>> START

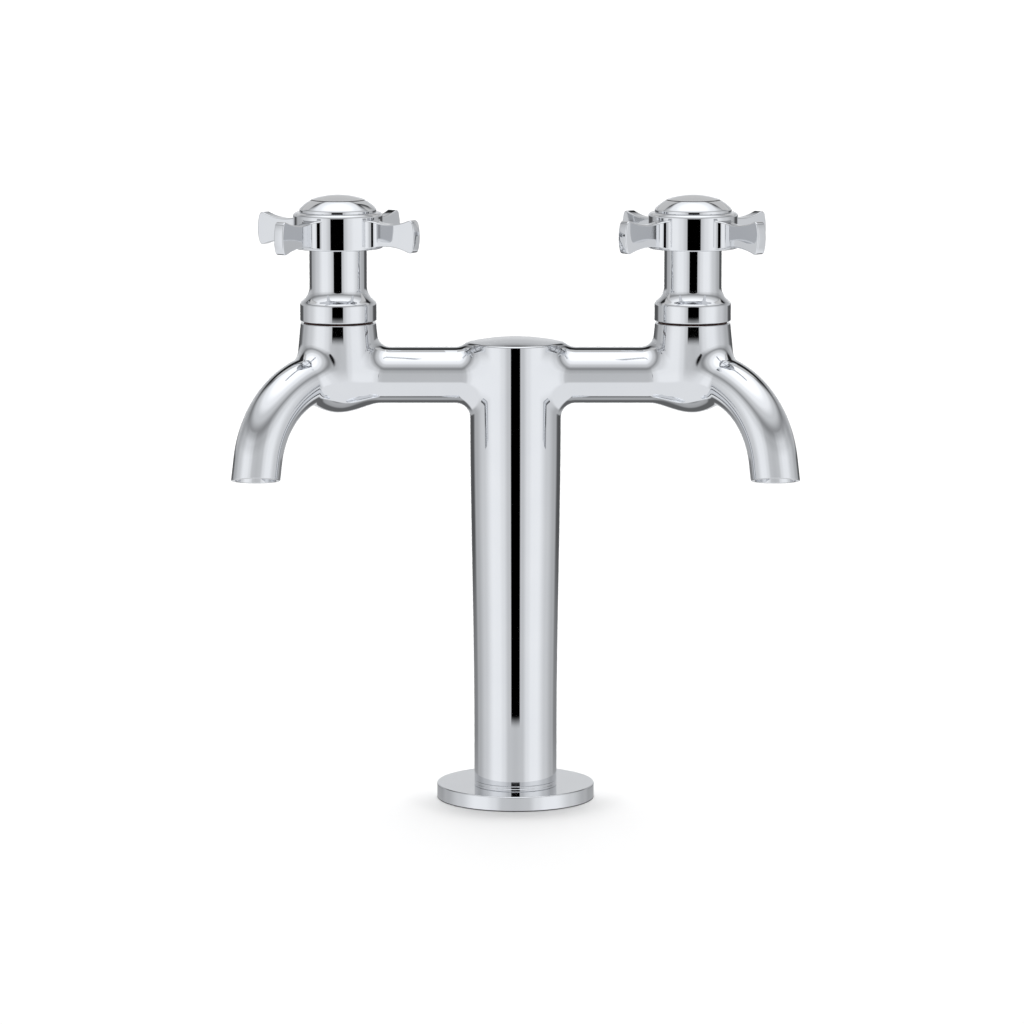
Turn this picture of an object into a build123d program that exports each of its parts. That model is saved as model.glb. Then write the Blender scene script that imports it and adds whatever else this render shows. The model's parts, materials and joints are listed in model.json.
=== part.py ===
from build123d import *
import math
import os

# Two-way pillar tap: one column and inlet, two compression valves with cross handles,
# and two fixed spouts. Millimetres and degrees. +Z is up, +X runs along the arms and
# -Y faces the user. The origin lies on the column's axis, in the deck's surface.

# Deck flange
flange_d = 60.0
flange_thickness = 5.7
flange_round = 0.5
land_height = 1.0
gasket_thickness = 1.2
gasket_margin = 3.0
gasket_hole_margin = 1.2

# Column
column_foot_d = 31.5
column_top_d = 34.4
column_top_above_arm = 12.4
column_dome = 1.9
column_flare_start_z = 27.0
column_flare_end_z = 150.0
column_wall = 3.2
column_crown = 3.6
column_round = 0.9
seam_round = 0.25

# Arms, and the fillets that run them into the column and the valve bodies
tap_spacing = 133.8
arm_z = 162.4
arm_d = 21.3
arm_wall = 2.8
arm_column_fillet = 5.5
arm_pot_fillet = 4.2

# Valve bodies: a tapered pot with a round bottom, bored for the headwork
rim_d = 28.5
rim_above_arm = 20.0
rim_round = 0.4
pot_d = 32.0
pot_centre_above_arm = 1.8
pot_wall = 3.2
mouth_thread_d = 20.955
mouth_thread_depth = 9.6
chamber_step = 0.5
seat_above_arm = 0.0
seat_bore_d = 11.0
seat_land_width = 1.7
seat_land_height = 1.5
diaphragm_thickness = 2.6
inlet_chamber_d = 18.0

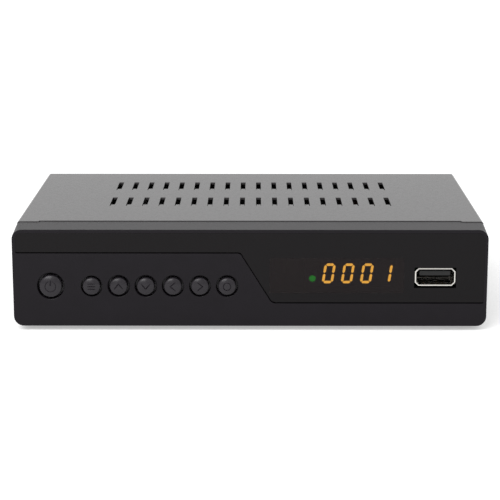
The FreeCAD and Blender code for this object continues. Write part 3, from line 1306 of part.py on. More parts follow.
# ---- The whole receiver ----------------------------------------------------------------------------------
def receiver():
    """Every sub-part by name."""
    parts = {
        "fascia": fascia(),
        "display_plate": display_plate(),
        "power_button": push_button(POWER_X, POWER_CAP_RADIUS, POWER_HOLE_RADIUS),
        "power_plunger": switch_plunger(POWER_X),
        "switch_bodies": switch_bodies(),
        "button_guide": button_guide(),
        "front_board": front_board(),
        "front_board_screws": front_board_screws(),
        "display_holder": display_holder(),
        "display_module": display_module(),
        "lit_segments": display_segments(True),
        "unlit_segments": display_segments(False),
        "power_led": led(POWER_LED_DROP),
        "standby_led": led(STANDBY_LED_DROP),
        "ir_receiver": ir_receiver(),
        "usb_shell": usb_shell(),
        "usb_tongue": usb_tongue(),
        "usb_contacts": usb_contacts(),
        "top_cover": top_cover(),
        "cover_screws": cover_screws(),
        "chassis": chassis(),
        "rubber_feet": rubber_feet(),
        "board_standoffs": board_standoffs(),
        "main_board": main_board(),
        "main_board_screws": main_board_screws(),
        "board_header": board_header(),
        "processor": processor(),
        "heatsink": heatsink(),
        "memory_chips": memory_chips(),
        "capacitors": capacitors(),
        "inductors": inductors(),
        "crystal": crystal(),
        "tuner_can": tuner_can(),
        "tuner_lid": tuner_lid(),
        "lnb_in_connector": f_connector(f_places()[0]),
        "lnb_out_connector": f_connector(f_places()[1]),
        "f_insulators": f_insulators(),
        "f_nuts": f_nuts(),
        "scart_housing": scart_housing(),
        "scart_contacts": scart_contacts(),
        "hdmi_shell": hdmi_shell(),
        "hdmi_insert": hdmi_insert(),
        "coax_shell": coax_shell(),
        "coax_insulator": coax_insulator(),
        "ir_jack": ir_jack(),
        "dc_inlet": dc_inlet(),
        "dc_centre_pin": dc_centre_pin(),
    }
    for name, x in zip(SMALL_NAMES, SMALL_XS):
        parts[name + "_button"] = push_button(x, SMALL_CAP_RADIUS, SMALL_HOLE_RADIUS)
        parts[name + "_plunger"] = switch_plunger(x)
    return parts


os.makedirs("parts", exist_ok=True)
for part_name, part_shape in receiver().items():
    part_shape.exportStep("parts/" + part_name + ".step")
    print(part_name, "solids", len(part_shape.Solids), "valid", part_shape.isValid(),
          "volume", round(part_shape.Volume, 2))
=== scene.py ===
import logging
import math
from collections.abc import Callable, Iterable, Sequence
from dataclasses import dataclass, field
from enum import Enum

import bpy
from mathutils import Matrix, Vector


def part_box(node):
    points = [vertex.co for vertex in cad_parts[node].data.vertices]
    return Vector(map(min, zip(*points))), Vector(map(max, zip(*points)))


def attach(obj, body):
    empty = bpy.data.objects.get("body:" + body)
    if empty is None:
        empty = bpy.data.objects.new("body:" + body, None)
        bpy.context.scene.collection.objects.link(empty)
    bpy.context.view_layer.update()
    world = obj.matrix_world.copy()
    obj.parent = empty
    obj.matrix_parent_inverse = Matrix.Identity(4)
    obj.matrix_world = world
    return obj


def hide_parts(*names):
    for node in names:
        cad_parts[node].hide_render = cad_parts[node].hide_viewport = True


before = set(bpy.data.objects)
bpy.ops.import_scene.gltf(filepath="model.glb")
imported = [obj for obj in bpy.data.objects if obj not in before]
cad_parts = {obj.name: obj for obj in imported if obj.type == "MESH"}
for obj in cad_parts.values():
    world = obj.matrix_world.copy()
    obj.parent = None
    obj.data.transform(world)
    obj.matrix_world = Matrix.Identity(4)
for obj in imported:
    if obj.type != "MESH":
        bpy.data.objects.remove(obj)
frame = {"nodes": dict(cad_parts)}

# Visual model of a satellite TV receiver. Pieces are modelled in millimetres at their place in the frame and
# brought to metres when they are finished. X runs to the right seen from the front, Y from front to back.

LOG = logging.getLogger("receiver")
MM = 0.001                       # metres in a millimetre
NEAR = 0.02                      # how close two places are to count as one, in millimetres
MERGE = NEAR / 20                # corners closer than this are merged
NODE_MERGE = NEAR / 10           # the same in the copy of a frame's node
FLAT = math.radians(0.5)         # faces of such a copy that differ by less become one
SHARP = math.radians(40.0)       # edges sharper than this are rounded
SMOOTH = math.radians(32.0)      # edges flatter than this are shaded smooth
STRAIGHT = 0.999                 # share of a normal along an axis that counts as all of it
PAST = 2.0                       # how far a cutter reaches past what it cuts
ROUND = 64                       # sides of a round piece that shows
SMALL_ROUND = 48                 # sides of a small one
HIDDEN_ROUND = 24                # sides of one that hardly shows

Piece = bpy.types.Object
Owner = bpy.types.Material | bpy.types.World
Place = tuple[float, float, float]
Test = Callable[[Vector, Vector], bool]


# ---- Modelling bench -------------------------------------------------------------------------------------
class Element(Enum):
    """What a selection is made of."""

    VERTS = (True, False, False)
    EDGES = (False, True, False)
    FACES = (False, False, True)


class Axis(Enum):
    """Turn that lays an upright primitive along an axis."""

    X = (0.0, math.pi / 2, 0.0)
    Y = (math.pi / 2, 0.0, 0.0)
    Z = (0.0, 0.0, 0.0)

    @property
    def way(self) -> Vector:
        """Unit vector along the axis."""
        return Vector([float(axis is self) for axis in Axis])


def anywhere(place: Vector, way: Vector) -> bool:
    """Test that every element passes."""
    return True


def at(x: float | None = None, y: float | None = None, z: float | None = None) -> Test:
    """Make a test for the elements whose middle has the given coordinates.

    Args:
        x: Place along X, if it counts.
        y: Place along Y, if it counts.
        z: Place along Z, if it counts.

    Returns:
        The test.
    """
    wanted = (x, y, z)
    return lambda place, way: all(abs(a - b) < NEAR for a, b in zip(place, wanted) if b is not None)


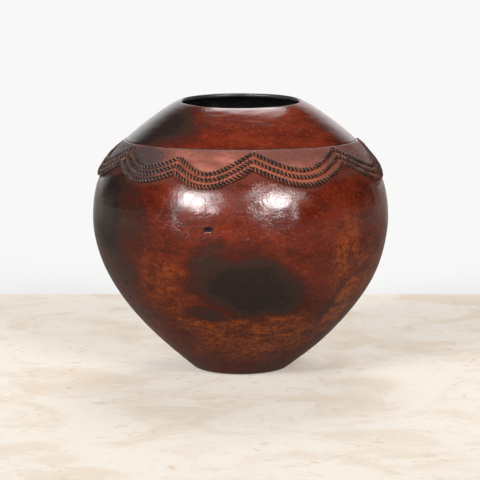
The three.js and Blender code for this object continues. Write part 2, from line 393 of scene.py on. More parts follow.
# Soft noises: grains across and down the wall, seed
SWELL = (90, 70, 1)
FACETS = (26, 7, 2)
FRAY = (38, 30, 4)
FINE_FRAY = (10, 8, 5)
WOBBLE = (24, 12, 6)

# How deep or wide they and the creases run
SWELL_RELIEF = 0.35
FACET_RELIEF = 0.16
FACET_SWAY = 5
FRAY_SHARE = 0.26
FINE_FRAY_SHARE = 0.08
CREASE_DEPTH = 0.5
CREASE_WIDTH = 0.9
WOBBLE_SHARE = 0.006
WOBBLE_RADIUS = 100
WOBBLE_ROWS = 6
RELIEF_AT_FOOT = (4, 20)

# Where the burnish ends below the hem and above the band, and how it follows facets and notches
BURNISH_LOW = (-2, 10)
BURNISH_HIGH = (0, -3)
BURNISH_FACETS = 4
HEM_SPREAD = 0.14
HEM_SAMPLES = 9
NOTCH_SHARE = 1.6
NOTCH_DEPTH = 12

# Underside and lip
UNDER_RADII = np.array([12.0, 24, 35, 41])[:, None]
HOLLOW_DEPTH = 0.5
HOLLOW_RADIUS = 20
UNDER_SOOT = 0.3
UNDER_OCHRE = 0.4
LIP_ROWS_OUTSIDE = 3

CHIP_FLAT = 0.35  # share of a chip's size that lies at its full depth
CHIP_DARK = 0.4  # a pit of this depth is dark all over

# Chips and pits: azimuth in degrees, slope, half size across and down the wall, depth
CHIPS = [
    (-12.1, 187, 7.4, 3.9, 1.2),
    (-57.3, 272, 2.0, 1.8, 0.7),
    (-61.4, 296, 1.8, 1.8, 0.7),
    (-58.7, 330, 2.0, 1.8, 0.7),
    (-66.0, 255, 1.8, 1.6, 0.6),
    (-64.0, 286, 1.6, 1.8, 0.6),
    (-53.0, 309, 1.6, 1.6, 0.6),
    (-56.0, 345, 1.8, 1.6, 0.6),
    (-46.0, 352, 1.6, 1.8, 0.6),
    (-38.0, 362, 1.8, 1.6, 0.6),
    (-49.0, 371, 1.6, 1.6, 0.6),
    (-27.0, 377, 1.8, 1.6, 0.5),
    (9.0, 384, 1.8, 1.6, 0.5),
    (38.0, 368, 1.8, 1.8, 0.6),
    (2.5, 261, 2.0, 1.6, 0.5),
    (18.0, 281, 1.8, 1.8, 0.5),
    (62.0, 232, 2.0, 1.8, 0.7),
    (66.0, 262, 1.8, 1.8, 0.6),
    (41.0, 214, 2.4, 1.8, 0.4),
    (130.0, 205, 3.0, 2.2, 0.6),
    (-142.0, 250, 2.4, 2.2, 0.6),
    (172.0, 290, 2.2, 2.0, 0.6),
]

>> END

Retype only this portion of the data above: the line containing "for part_name, part_shape", the line containing "cad_parts[node].hide_render = cad_parts[node].hide_viewport", and all lines between them, exactly.

for part_name, part_shape in receiver().items():
    part_shape.exportStep("parts/" + part_name + ".step")
    print(part_name, "solids", len(part_shape.Solids), "valid", part_shape.isValid(),
          "volume", round(part_shape.Volume, 2))
=== scene.py ===
import logging
import math
from collections.abc import Callable, Iterable, Sequence
from dataclasses import dataclass, field
from enum import Enum

import bpy
from mathutils import Matrix, Vector


def part_box(node):
    points = [vertex.co for vertex in cad_parts[node].data.vertices]
    return Vector(map(min, zip(*points))), Vector(map(max, zip(*points)))


def attach(obj, body):
    empty = bpy.data.objects.get("body:" + body)
    if empty is None:
        empty = bpy.data.objects.new("body:" + body, None)
        bpy.context.scene.collection.objects.link(empty)
    bpy.context.view_layer.update()
    world = obj.matrix_world.copy()
    obj.parent = empty
    obj.matrix_parent_inverse = Matrix.Identity(4)
    obj.matrix_world = world
    return obj


def hide_parts(*names):
    for node in names:
        cad_parts[node].hide_render = cad_parts[node].hide_viewport = True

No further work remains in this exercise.